■ OBJECTIVE ■
Copy, in full, each line of the material that holds the word "part".

■ Source records ■
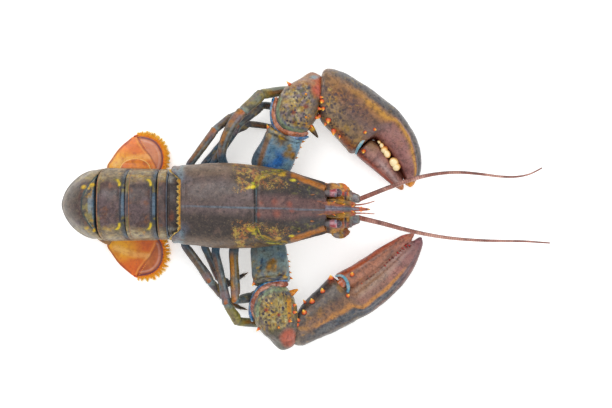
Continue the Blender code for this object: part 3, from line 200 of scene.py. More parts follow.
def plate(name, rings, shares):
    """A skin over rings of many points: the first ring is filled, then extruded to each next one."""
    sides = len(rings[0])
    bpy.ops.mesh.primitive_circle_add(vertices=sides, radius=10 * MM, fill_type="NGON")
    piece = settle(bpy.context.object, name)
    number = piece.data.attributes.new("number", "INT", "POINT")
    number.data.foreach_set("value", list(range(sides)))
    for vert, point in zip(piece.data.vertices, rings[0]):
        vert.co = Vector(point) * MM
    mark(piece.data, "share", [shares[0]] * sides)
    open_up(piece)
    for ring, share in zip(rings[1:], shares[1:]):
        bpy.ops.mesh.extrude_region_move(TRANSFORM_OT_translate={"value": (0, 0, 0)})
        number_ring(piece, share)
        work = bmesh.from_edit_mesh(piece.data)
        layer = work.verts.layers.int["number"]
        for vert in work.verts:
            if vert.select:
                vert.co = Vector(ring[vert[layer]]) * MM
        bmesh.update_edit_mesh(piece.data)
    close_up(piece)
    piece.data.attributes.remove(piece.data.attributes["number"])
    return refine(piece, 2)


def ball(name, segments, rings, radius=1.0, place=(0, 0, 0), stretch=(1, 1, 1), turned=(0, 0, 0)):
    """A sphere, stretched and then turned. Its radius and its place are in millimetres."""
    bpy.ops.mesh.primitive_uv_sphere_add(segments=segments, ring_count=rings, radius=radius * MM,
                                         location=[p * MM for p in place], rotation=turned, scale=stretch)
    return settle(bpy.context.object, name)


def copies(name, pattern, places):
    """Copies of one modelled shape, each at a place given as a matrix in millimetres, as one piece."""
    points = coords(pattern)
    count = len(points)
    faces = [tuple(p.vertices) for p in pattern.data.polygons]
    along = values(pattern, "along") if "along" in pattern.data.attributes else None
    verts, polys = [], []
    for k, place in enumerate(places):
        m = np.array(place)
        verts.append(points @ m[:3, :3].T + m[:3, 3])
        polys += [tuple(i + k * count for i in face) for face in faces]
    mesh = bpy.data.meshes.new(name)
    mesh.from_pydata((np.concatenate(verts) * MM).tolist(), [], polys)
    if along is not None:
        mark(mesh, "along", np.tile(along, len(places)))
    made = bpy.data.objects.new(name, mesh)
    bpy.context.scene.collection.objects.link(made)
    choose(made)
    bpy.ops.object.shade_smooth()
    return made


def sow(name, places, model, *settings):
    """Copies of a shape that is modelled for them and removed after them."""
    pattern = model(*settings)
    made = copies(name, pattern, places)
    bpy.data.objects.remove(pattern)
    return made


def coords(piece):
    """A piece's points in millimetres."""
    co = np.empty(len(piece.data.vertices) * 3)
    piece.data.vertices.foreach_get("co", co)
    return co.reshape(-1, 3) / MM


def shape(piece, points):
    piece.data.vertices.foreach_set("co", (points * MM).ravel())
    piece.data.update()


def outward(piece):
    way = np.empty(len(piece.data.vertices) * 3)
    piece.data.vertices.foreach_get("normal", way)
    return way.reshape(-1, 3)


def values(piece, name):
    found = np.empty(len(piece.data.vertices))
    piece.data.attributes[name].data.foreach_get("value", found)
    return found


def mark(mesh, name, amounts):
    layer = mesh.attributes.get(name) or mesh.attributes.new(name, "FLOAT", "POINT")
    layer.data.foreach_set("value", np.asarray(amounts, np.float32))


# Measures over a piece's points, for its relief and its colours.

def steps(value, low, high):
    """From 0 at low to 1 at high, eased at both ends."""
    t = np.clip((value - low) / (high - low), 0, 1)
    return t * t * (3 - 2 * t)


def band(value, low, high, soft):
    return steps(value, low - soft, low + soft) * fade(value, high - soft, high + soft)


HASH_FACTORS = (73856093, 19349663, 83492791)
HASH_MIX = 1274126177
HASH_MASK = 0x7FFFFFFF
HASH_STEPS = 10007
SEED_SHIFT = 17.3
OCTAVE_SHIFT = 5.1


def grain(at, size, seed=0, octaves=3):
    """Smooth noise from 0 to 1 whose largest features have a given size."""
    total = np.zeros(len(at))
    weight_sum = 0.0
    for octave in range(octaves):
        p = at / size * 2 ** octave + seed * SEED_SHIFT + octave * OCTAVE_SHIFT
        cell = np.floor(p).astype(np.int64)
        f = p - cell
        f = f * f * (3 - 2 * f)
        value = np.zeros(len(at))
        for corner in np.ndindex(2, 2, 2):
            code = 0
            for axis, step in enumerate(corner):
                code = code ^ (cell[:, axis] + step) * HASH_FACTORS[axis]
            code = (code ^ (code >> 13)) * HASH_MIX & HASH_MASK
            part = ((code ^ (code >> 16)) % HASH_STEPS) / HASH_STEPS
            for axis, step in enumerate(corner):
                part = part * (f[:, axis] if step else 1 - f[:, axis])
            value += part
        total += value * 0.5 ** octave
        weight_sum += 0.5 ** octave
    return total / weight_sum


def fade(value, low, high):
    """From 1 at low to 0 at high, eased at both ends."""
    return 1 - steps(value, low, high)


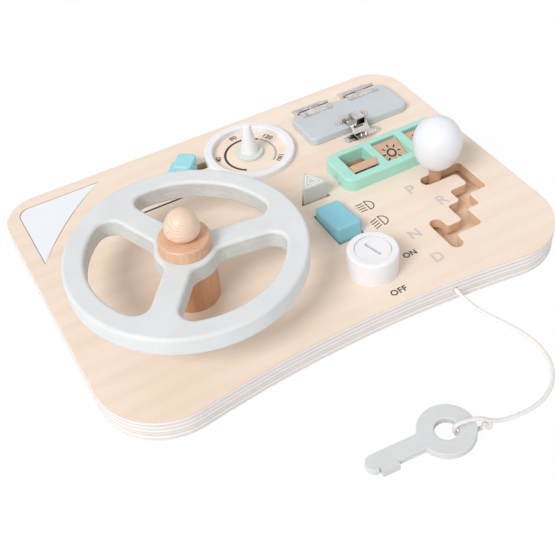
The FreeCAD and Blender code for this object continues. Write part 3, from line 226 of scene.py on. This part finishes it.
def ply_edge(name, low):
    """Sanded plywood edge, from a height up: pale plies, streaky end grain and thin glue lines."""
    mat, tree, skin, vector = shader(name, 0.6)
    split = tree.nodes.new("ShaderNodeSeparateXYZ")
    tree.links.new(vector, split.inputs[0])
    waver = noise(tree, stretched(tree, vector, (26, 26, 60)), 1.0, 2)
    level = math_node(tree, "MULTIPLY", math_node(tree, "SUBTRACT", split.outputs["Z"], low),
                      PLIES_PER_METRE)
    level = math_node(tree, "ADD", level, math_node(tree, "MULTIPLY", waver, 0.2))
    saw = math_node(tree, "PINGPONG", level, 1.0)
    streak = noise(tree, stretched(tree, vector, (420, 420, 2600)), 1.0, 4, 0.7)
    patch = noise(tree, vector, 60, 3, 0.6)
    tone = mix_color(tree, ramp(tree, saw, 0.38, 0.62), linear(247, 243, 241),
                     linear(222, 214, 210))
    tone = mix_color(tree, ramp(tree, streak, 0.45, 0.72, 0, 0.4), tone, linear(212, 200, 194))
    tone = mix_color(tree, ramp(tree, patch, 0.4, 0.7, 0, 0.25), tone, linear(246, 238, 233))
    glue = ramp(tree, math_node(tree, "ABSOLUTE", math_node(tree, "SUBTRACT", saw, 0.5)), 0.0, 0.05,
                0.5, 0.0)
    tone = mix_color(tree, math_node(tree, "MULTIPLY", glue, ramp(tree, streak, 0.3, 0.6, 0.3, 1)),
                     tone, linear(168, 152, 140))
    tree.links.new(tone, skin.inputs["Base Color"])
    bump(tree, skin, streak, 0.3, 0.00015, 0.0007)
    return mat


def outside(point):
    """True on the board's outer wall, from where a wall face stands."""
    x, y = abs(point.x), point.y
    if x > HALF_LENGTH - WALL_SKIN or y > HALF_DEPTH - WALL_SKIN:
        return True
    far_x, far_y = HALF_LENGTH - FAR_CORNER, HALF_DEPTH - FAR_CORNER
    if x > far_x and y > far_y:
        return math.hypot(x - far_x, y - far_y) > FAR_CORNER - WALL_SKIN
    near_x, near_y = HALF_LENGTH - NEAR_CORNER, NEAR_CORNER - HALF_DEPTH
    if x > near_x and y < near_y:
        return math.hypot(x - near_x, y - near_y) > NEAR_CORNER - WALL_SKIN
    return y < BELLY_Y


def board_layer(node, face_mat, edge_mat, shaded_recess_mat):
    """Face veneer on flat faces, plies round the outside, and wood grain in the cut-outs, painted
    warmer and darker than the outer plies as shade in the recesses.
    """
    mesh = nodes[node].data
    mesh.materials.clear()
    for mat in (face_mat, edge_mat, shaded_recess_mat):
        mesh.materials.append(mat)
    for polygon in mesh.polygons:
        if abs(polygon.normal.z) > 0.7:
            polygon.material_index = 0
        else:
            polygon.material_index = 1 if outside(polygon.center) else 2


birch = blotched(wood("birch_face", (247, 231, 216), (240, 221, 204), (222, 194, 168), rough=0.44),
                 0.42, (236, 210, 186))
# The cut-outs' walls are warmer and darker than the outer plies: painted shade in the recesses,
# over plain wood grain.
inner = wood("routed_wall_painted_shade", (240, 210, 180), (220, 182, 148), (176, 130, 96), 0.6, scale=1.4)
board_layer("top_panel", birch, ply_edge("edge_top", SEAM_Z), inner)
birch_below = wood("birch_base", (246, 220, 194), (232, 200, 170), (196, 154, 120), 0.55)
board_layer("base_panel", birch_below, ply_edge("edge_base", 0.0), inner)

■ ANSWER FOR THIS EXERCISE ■
Continue the Blender code for this object: part 3, from line 200 of scene.py. More parts follow.
            part = ((code ^ (code >> 16)) % HASH_STEPS) / HASH_STEPS
                part = part * (f[:, axis] if step else 1 - f[:, axis])
            value += part
The FreeCAD and Blender code for this object continues. Write part 3, from line 226 of scene.py on. This part finishes it.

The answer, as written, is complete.